Miracle on the Vistula
The Assumption of the Virgin Mary is celebrated on 15 August. The same day also marks the Day of the Polish Armed Forces, which is linked to the anniversary of the Battle of Warsaw in 1920, also known as the ‘Miracle on the Vistula.’
The Assumption of the Virgin Mary, in Poland also known as the Day of the ‘Herbal’ Mother of God, is celebrated in the Catholic Church all over the world. In Poland, it is usually connected with the custom of blessing and offering gifts of herbs, cereals, vegetables and flowers. A blessed harvest is thought to ensure security and harmony at home. It is a public holiday and on 15 August, all churches hold solemn masses. On this day pilgrimages on foot from all across Poland reach the sanctuary at Jasna Góra in Częstochowa. Praying and singing, pilgrims cover up to several hundred kilometres in less than twenty days. Apart from those travelling on foot, pilgrims also make their way to Jasna Góra Monastery on bicycles and roller skates.

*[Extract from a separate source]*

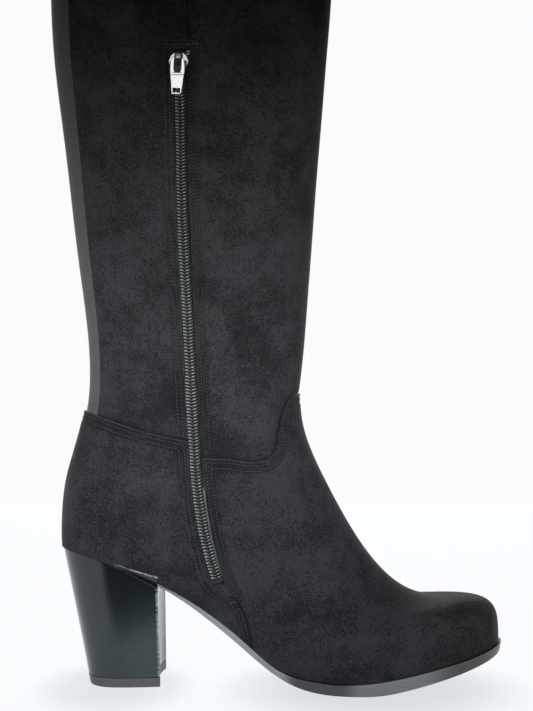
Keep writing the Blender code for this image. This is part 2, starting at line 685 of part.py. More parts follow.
# ---------------------------------------------------------------- the zip's hard pieces
def flat_piece(name, outlines, thickness):
    """A mesh cut from flat outlines in mm, the first its edge and the others holes."""
    curve = bpy.data.curves.new(name, "CURVE")
    curve.dimensions = "2D"
    curve.fill_mode = "BOTH"
    curve.extrude = thickness / 2 * MM
    for outline in outlines:
        spline = curve.splines.new("POLY")
        spline.points.add(len(outline) - 1)
        for point, (x, y) in zip(spline.points, outline):
            point.co = (x * MM, y * MM, 0, 1)
        spline.use_cyclic_u = True
    holder = bpy.data.objects.new(name, curve)
    bpy.context.scene.collection.objects.link(holder)
    depsgraph = bpy.context.evaluated_depsgraph_get()
    mesh = bpy.data.meshes.new_from_object(holder.evaluated_get(depsgraph))
    bpy.data.objects.remove(holder)
    bm = bmesh.new()
    bm.from_mesh(mesh)
    bmesh.ops.remove_doubles(bm, verts=bm.verts[:], dist=0.000001)
    bmesh.ops.recalc_face_normals(bm, faces=bm.faces[:])
    bm.to_mesh(mesh)
    bm.free()
    return mesh


UPRIGHT = Matrix.Rotation(math.radians(90), 4, "X")      # outline x across, y up, thickness outwards
EDGEWISE = Matrix(((0, 0, 1, 0), (0, -1, 0, 0), (1, 0, 0, 0), (0, 0, 0, 1)))   # x up, y outwards


def hinge_point():
    """The middle of the pull's bar, mm."""
    level = level_at_height(zip_around(SLOT_CEILING), SLIDER_Z)
    surface = skin(zip_around(level), level)
    return Vector((SLIDER_X, surface[1] - SLIDER_LIFT - SLIDER_PLATE - HINGE_OUT, SLIDER_Z))


def make_slider(collection, cutters, finish):
    """The slider's plate with the arched crown that holds the pull."""
    plate = flat_piece("zip_slider", [PLATE_OUTLINE], SLIDER_PLATE)
    plate.transform(Matrix.Translation((0, (HINGE_OUT + SLIDER_PLATE / 2) * MM, 0)) @ UPRIGHT)
    arch = []
    for (length, height), angles in (
        (CROWN_OUTER, np.linspace(0, math.pi, 13)),
        (CROWN_INNER, np.linspace(math.pi, 0, 9)),
    ):
        foot = math.copysign(1, math.cos(angles[0])) * length
        arch.append((foot, -CROWN_ROOT - HINGE_OUT))
        arch += [(length * math.cos(a), height * math.sin(a) - HINGE_OUT) for a in angles]
        arch.append((-foot, -CROWN_ROOT - HINGE_OUT))
    crown_mesh = flat_piece("crown", [arch], CROWN_WIDTH)
    crown_mesh.transform(EDGEWISE)
    crown = bpy.data.objects.new("crown", crown_mesh)
    cutters.objects.link(crown)
    crown.hide_render = True
    crown.display_type = "WIRE"
    slider = new_object("zip_slider", plate, collection, finish)
    crown.location = slider.location = hinge_point() * MM
    union = slider.modifiers.new("crown", "BOOLEAN")
    union.operation = "UNION"
    union.object = crown
    return slider


def make_pull(collection, finish):
    """The pull tab: a bar through the crown, a slot that clears it and a small hole below."""
    left = [(-x, z) for x, z in PULL_HALF_OUTLINE[::-1]]
    slot = PULL_SLOT
    radius = slot["half_width"]
    slot_outline = [(-radius, slot["top"]), (radius, slot["top"])]
    for angle in np.linspace(0, -math.pi, 9):
        x, z = radius * math.cos(angle), radius * math.sin(angle)
        slot_outline.append((x, slot["bottom"] + radius + z))
    mesh = flat_piece("zip_pull", [list(PULL_HALF_OUTLINE) + left, slot_outline, PULL_HOLE], PULL_THICK)
    mesh.transform(UPRIGHT)
    pull = new_object("zip_pull", mesh, collection, finish)
    pull.location = (hinge_point() + Vector((PULL_SHIFT, 0, 0))) * MM
    pull.rotation_euler = Euler((0, math.radians(PULL_LEAN), 0))
    return pull


def make_bottom_stop(collection, finish):
    """The clamp across the chain's lower end."""
    level = solve(lambda at: skin(zip_around(at), at)[2] - STOP_HEIGHT, SLOT_FLOOR, ZIP_FOOT["below_level"])
    around = zip_around(level)
    centre = Vector(offset_skin(around, level, STOP_SIZE[1] / 2 - ZIP_INSET + GAP))
    above = Vector(skin(zip_around(level + 0.5), level + 0.5))
    out = Vector(outward(around, level))
    up = (above - centre).normalized()
    across = up.cross(-out).normalized()
    up = (-out).cross(across)
    turn = Matrix((across, -out, up)).transposed().to_4x4()
    bm = bmesh.new()
    bmesh.ops.create_cube(bm, size=1.0)
    bmesh.ops.scale(bm, vec=Vector(STOP_SIZE) * MM, verts=bm.verts[:])
    mesh = bpy.data.meshes.new("zip_bottom_stop")
    bm.to_mesh(mesh)
    bm.free()
    stop = new_object("zip_bottom_stop", mesh, collection, finish)
    stop.matrix_world = Matrix.Translation(centre * MM) @ turn
    edge = stop.modifiers.new("rounded", "BEVEL")
    edge.width = STOP_ROUNDING * MM
    edge.segments = 2
    return stop


# ---------------------------------------------------------------- build
def clear_scene():
    for old in list(bpy.data.objects):
        bpy.data.objects.remove(old, do_unlink=True)


def build():
    clear_scene()
    boot = bpy.data.collections.new("over_the_knee_boot")
    cutters = bpy.data.collections.new("cutters")
    for collection in (boot, cutters):
        bpy.context.scene.collection.children.link(collection)
    suede = material("faux_suede", (0.022, 0.021, 0.022), 0.95)
    elastic = material("ribbed_elastic", (0.045, 0.046, 0.047), 0.6)
    nylon = material("black_nylon", (0.02, 0.022, 0.022), 0.45)
    chrome = material("chrome", (0.8, 0.8, 0.8), 0.12, 1.0)
    make_upper(boot, suede)
    make_shaft(boot, suede)
    make_gore(boot, elastic)
    make_zip_chain(boot, nylon)
    make_outsole(boot, material("black_sole", (0.03, 0.031, 0.033), 0.4))
    make_insole(boot, material("insole_lining", (0.05, 0.045, 0.04), 0.8))
    make_heel_block(boot, material("gloss_black", (0.012, 0.012, 0.013), 0.12))
    make_heel_tip(boot, material("black_rubber", (0.025, 0.025, 0.027), 0.55))
    make_slider(boot, cutters, chrome)
    make_pull(boot, chrome)
    make_bottom_stop(boot, chrome)


build()
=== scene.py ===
# %% [markdown]
# # Over-the-knee boot, its looks
# The construction is already fixed: eleven CAD nodes at their real size. This notebook gives each
# of them the surface of the real boot: napped faux suede, ribbed elastic, a nylon coil zip, a
# glossy stacked heel. Lengths are written in millimetres and turned into metres with MM.

# %% Load the frame
import math
from contextlib import contextmanager

import bmesh
import bpy
import numpy as np
from mathutils import Matrix, Vector
from mathutils.bvhtree import BVHTree
from mathutils.kdtree import KDTree


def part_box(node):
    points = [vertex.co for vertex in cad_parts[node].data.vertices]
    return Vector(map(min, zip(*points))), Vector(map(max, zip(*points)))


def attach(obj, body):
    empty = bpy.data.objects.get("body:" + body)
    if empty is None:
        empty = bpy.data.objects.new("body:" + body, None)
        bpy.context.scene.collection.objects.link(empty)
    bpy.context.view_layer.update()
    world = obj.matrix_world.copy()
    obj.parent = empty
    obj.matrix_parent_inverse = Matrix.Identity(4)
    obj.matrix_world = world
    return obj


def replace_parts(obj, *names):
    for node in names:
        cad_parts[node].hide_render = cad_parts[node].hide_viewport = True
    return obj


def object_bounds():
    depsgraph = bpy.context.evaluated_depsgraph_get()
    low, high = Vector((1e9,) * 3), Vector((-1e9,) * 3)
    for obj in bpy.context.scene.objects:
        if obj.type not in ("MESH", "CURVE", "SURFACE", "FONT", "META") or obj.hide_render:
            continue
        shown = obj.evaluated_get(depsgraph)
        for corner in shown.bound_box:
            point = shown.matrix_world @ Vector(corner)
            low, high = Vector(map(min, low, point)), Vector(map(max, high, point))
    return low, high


MM = 0.001
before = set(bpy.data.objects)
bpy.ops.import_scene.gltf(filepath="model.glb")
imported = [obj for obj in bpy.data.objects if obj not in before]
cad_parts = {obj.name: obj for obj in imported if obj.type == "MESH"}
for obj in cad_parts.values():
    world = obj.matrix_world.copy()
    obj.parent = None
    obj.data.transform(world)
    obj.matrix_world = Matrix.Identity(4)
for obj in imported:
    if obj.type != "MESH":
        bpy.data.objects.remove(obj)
cad_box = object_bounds()
print("CAD box, mm:", [[round(value / MM, 1) for value in corner] for corner in cad_box])

# %% [markdown]
# ## Camera
# The boot is seen square on from its inner side. The camera looks level, at half the height of
# what it frames, so that the shaft doesn't lean. It is near enough for the far side of the heel
# to show past the near one.

# %% Make the camera
CAMERA_PLACE = Vector((79.5, -750.0, 181.8)) * MM
SENSOR = 36.0
VIEW_HEIGHT = 401.7 * MM      # what the frame takes in at the boot's middle plane

camera_data = bpy.data.cameras.new("camera")
camera_data.sensor_fit = "VERTICAL"
camera_data.sensor_height = SENSOR
camera_data.lens = SENSOR * -CAMERA_PLACE.y / VIEW_HEIGHT
camera = bpy.data.objects.new("camera", camera_data)
camera.location = CAMERA_PLACE
camera.rotation_euler = (math.radians(90), 0, 0)
bpy.context.scene.collection.objects.link(camera)
bpy.context.scene.camera = camera
print("lens, mm:", round(camera_data.lens, 1))

# %% [markdown]
# ## Shader maths
# A finish is a tree of nodes. Wrapping a socket in a small class lets the maths be written as
# Python expressions: `1 - mask` adds a Subtract node. Every other node comes from one method.

# %% Values and nodes
class Value:
    """An output socket that Python's operators work on."""

    def __init__(self, nodes, socket):
        self.nodes, self.socket = nodes, socket

    def __add__(self, other):
        return self.nodes.maths("ADD", self, other)

    def __sub__(self, other):
        return self.nodes.maths("SUBTRACT", self, other)

    def __rsub__(self, other):
        return self.nodes.maths("SUBTRACT", other, self)

    def __mul__(self, other):
        return self.nodes.maths("MULTIPLY", self, other)

    __radd__, __rmul__ = __add__, __mul__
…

Also on 15 August, the Day of the Polish Armed Forces is celebrated to commemorate the Battle of Warsaw. The battle, fought from 12 to 25 August 1920 during the Polish-Soviet War, was won by Poland and is considered a major milestone in world history. It not only ensured the Polish independence, but also prevented communism and Soviet totalitarianism from spreading all over Europe.
On this day, mass is held at military churches for soldiers who died on the battlefield and Roll of Honour ceremonies take place at cemeteries. In Warsaw, an Honorary Change of the Guard attended by state authorities is held in front of the Tomb of the Unknown Soldier.